Hadits ini menunjukkan bahwa dalam menghadapi penguasa yang tidak menunaikan kewajiban dengan baik, umat tetap diperintahkan untuk menunaikan kewajiban mereka sebagai rakyat, yaitu taat selama bukan dalam hal maksiat, tidak memberontak, serta menjaga stabilitas umat. Adapun hak-hak rakyat yang mungkin terabaikan, hendaknya dimohon kepada Allah, Zat Yang Maha Adil dan Maha Menolong.
Inilah jalan Ahlus Sunnah: bersabar atas kezhaliman, menasihati dengan cara yang baik, dan menyerahkan urusan kepada Allah tanpa membuka pintu fitnah dan kekacauan. Berbeda halnya dengan Ahli Bid’ah, yang menjadikan kesalahan penguasa sebagai peluang untuk menyulut amarah rakyat, membakar semangat permusuhan, dan mengajak kepada pemberontakan yang justru menimbulkan kerusakan yang lebih besar.

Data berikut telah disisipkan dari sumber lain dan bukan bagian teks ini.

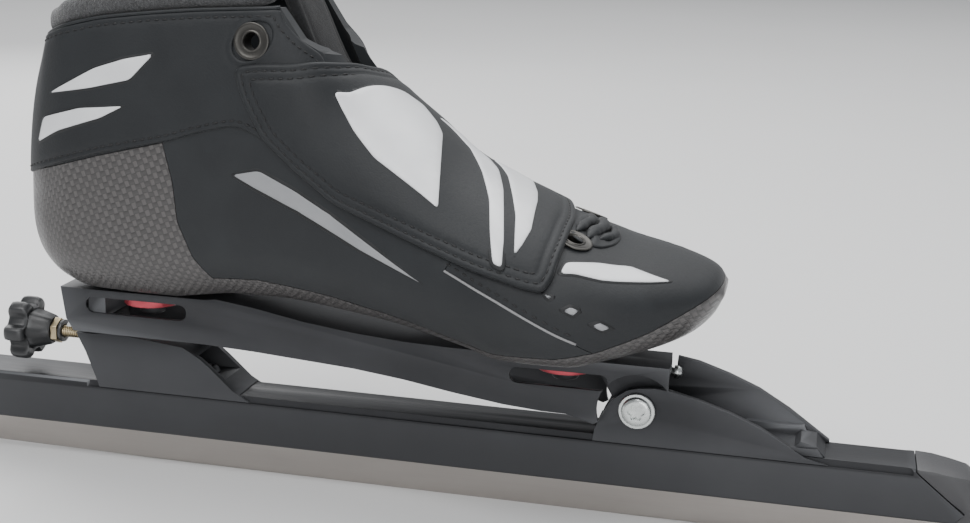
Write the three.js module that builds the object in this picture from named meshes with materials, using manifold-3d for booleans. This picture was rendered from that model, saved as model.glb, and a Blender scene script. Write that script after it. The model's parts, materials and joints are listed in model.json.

Ibnu Taimiyah rahimahullāh berkata:
.قَالَ بَعْضُ الْعُقَلَاءِ سِتُّونَ سَنَةً مِنْ سُلْطَانٍ ظَالِمٍ خَيْرٌ مِنْ لَيْلَةٍ وَاحِدَةٍ بِلَا سُلْطَانٍ
“Sebagian orang bijak berkata: Enam puluh tahun di bawah pemimpin yang zhalim, lebih baik daripada satu malam tanpa kepemimpinan.” (Majmū’ Fatāwā, 20/54).
Dengan demikian, manhaj salaf dalam urusan penguasa adalah manhaj penuh hikmah, sabar, dan mengedepankan maslahat umat. Sebuah prinsip agung yang tak mudah dilaksanakan, kecuali oleh mereka yang lurus aqidah dan besar rasa takutnya kepada Allah.
Maka berhati-hatilah. Ukur diri kita dan orang-orang di sekitar kita: apakah jalan yang ditempuh adalah jalan para salaf, atau jalan yang menyelisihi mereka? Karena sikap terhadap penguasa adalah salah satu tanda paling nyata dalam membedakan Ahlus Sunnah dari Ahli Bid’ah.